Quick Reference: 5 Transaction Types Compared
| Property | Income | Expense | Transfer | Starting Balance | Adjustment |
|---|---|---|---|---|---|
| Sign | Positive | Negative | Zero (net) | Positive or Negative | Positive or Negative |
| Account Effect | One account increases | One account decreases | One up, one down | Sets initial balance | Corrects balance |
| Net Worth | Increases | Decreases | Unchanged | Sets baseline | Adjusts |
| Net Earnings | Increases | Decreases | Unchanged | Excluded | Excluded |
| Cash Flow | Inflow | Outflow | Depends on direction | Excluded | Excluded |
| Shown in Reports | Yes | Yes | Cash flow only | No | No |
| Has Category | Yes | Yes | Optional | No | No |
| Can Be Split | Yes | Yes | No | No | No |
Decision Guide: What Type Should I Use?
When you are unsure which transaction type to use, walk through this decision tree:
Money Came In
- Did the money come from one of your own accounts? → Transfer
- Do you have an obligation to return it? (e.g., a loan) → Debt (transfer from liability to asset)
- Is it truly new money with no repayment obligation? → Income
Money Went Out
- Did you buy a good or service that is consumed? → Expense
- Did the money go to one of your own accounts? → Transfer
- Did you pay off a debt (principal)? → Debt transfer (transfer from asset to liability)

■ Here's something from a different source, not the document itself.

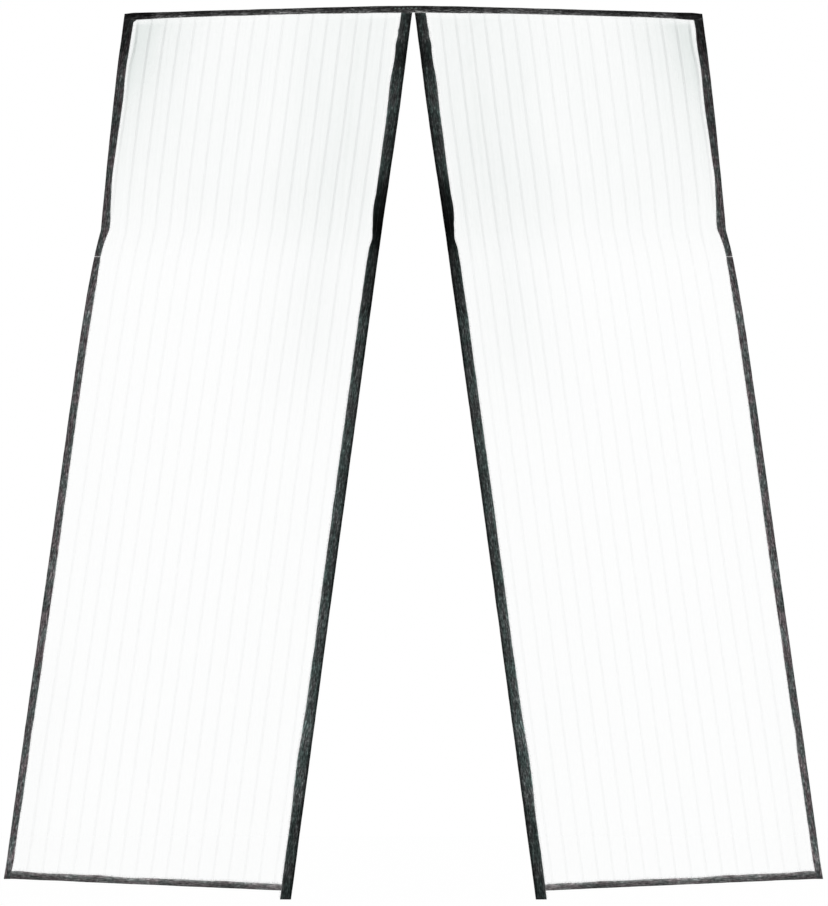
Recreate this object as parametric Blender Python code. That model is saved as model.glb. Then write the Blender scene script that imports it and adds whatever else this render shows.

- Did you buy an asset you still own (gold, stocks, property)? → Transfer to non-liquid account
- Did you pay interest or fees on a loan? → Expense
Neither In Nor Out
- Are you setting up an account for the first time? → Starting Balance
- Does your real balance not match the app? → Adjustment
When in doubt, ask yourself: "Did my total wealth change?" If yes, it is income or expense. If no, it is a transfer, starting balance, or adjustment.